Credits: Certificate of Completion
Location: LIVE INTERACTIVE ON-LINE ART HISTORY LECTURES
Optional Readings:
Information will be provided 2 weeks before the start of the course.
Complete syllabus will be provided upon registration.
Part 2
Monday, January 27: Cimabue, Duccio, and Giotto – Altarpieces for the Virgin Mary and St. Peter (1)
Giotto’s most celebrated altarpiece is the “Ognissanti Madonna” which once sat on the high altar of the Florentine church of the Ognissanti. Working against the Byzantine conventions of the day, Giotto was able to create an image of Mary enthroned that is both naturalistic and majestic. This lecture will examine Giotto painting and compare it to two other contemporary altarpieces by Cimabue and Duccio which sit in the same room of the Uffizi Galleries.
Wednesday, January 29: Cimabue, Duccio, and Giotto – Altarpieces for the Virgin Mary and St. Peter (2)
Around 1320, Giotto was called to Rome by Cardinal Giacomo Gaetani Stefaneschi to paint an altarpiece for the old Basilica of St. Peter. The painting, known as “The Stefaneschi Altarpiece” was located either on the high altar or the canon’s altar of the basilica.
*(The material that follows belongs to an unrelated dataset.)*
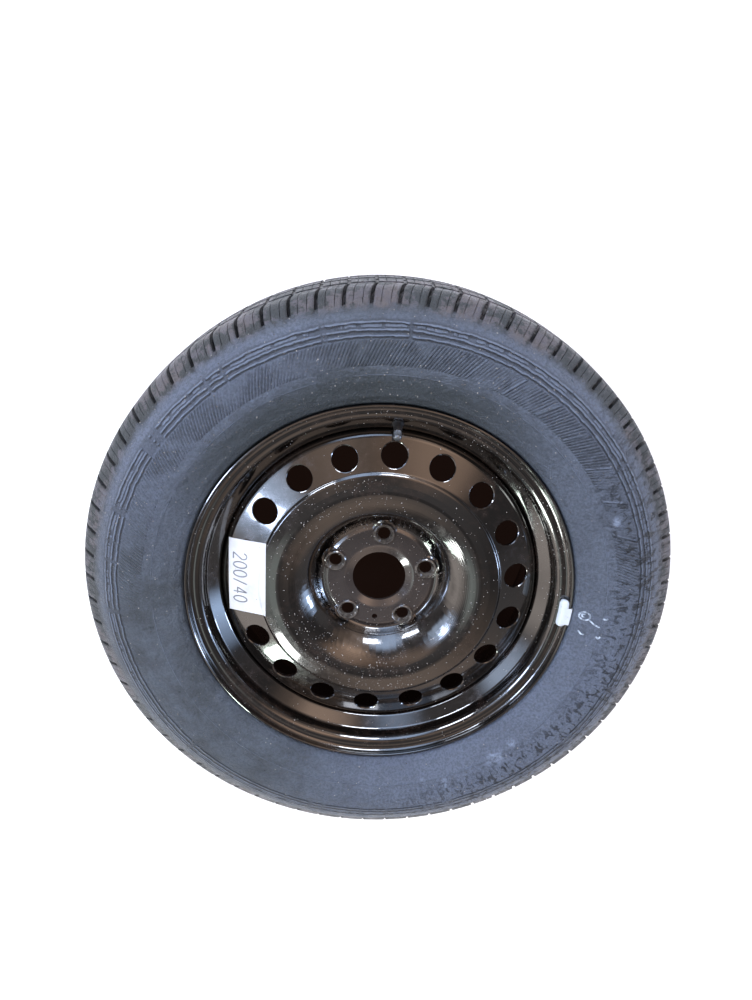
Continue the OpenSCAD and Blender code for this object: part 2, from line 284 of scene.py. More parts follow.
def turned(section: np.ndarray, angles: np.ndarray) -> np.ndarray:
    """Section of radius and height in mm carried round the axis.

    A point at radius r and height z goes to (r cos a, r sin a, z) for each angle a.

    Args:
        section: radius and height, one point a row.
        angles: angles in radians.

    Returns:
        Points in metres with the section as rows and the angles as columns.
    """
    r, z = section[:, 0, None], section[:, 1, None]
    one = np.ones_like(angles)[None, :]
    return np.stack([r * np.cos(angles), r * np.sin(angles), z * one], -1) * MM


@dataclass(frozen=True)
class Finish:
    """A finish: the real material's name and how it is drawn."""

    name: str

    def start(self, **shader: object) -> tuple[Material, NodeTree, Node, NodeSocket]:
        """New material with its main shader and place.

        Args:
            shader: constants of the main shader's sockets, with underscores for spaces.

        Returns:
            The material, its tree, its main shader and the object coordinates in metres.
        """
        material = bpy.data.materials.new(self.name)
        tree = blank_tree(material)
        skin = add(tree, "BsdfPrincipled", {key.replace("_", " "): value for key, value in shader.items()})
        add(tree, "OutputMaterial", {"Surface": skin})
        return material, tree, skin.node, add(tree, "TexCoord", out="Object")

    @staticmethod
    def join(tree: NodeTree, shader: Node, **feeds: NodeSocket) -> None:
        """Links sockets to the main shader's inputs, with underscores for spaces in their names."""
        for name, feed in feeds.items():
            tree.links.new(feed, shader.inputs[name.replace("_", " ")])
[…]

Presenting a complex iconography on both sides of the painting celebrating Saints Peter and Paul – patron saints of Rome – and Jesus Christ, Giotto created one the richest and most celebrated altarpieces of the Middle Ages.
Monday, February 3: The Bardi Chapel
Between 1317 and 1337, Giotto painted the walls of the two principal family chapels in the Basilica of Santa Croce in Florence. The Bardi Chapel contains six scenes from the “Life of St. Francis,” with a seventh scene – the most important of St. Francis’ life: “St. Francis Receiving the Stigmata”- painted above the entrance of the chapel. Giotto’s paintings reflect the hand of a mature master who continued to innovate and produce paintings that can move audiences even centuries later.
Wednesday, February 5: The Peruzzi Chapel
The fresco cycle in the Peruzzi Chapel was either produced simultaneously with or shortly after the completion of the Bardi Chapel. Here Giotto painted scenes from the lives of St. John the Baptist and St. John the Evangelist, in honor of the chapel’s patron Giovanni Peruzzi. Executed in the “a secco” technique of mural painting, the state of conversation of the six paintings is not optimal, but still reveal the visionary work of Giotto in the last years of his life.
Monday, February 10: Late Works
In the last decade of his life, while continuing his work in the Bardi and Peruzzi Chapels in Santa Croce, Giotto also executed the altarpiece of the Baroncelli Chapel in the same church. In 1329, he was called to Naples by King Robert of Anjou. Then in 1334, he was named capomaestro of the “Campanile” (Florence Cathedral bell tower), where he worked until his death in 1337. This lecture will explore Giotto last years and the extant works that he produced in this period.
Wednesday, February 12: Giotto’s Legacy
Giotto’s immediate followers – Taddeo and Agnolo Gaddi, Bernardo Daddi, Giusto de’ Menabuoi, Guariento, Altichiero, Jacopo Avanzi – were to carry on his legacy for the rest of the 14th century, followed by Renaissance painters such as Masaccio and Fra Angelico into the 15th century and beyond. In fact, the artistic inheritance that Giotto left behind is still very much manifest in western art today.